What Charlotte Did
Susan Eilenberg, 6 April 1995
Juliet Barker’s The Brontës is an uneasy work. It seeks to defend the family it takes as its subject against those who sought to invade its privacy: the Victorian reading public, with its prurient speculations about the mysterious authors Currer, Ellis and Acton Bell; meddling acquaintances whose reports fuelled those speculations; previous biographers who exploited those reports; close friends such as Ellen Nussey who defied Charlotte’s husband Arthur Nicholls and refused to burn the letters Charlotte sent her; even Charlotte herself, who, by reading her sister Emily’s poems, violated her privacy and thus allied herself with the intruders and the voyeurs.
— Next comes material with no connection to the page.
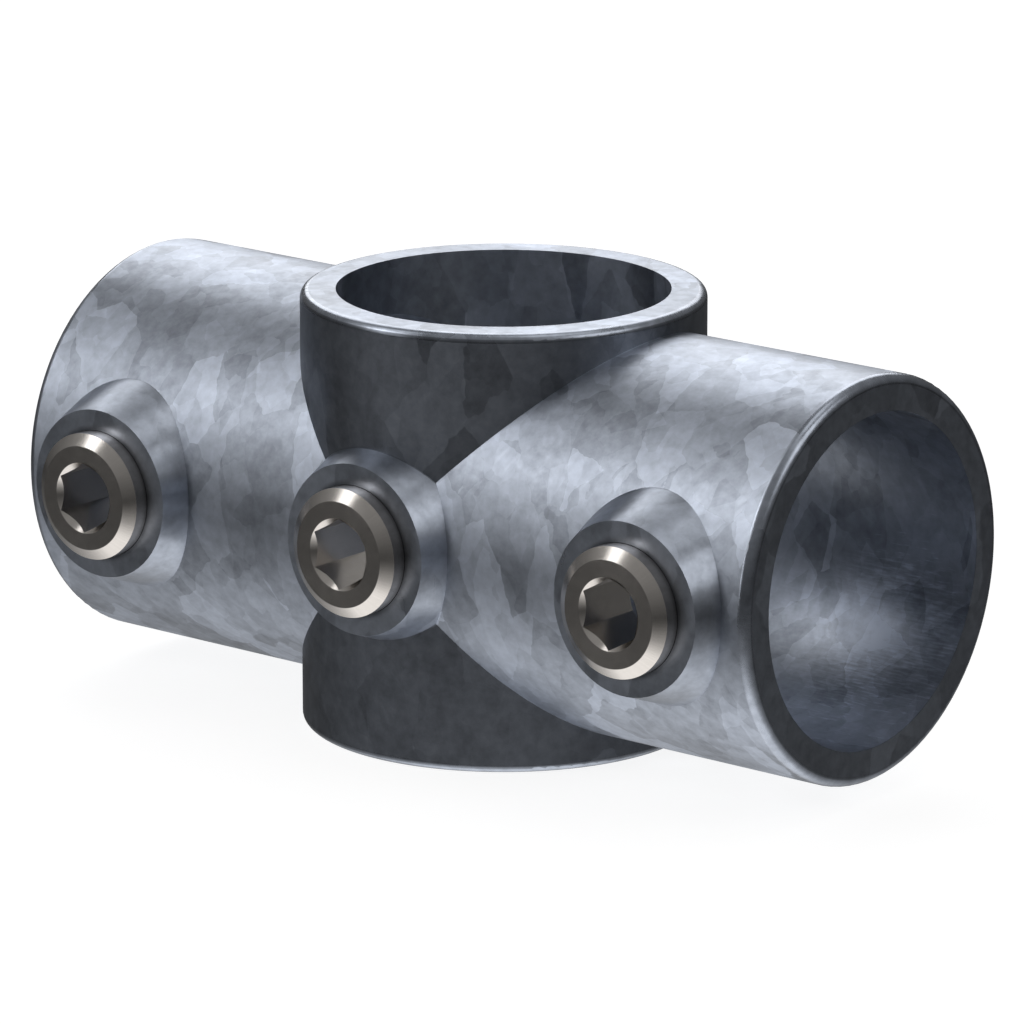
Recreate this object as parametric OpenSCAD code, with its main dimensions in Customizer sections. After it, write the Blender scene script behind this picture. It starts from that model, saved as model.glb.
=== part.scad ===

As a biographer and as a scholar of the Brontë family – she was for many years curator at the Brontë Parsonage Museum – Ms Barker has a stake in Charlotte’s accidental discovery and in Nussey’s obstinacy, even in the salacious speculation she deplores. But her sympathies are with Nicholls, threatening censorship, and with Emily, secretive and outraged. Too conscientious to withhold information, she proceeds only after reminding us that the privacy she seems to violate had in fact been violated long since by those she charges with ignorance, malice and greed. This makes for embarrassing reading.’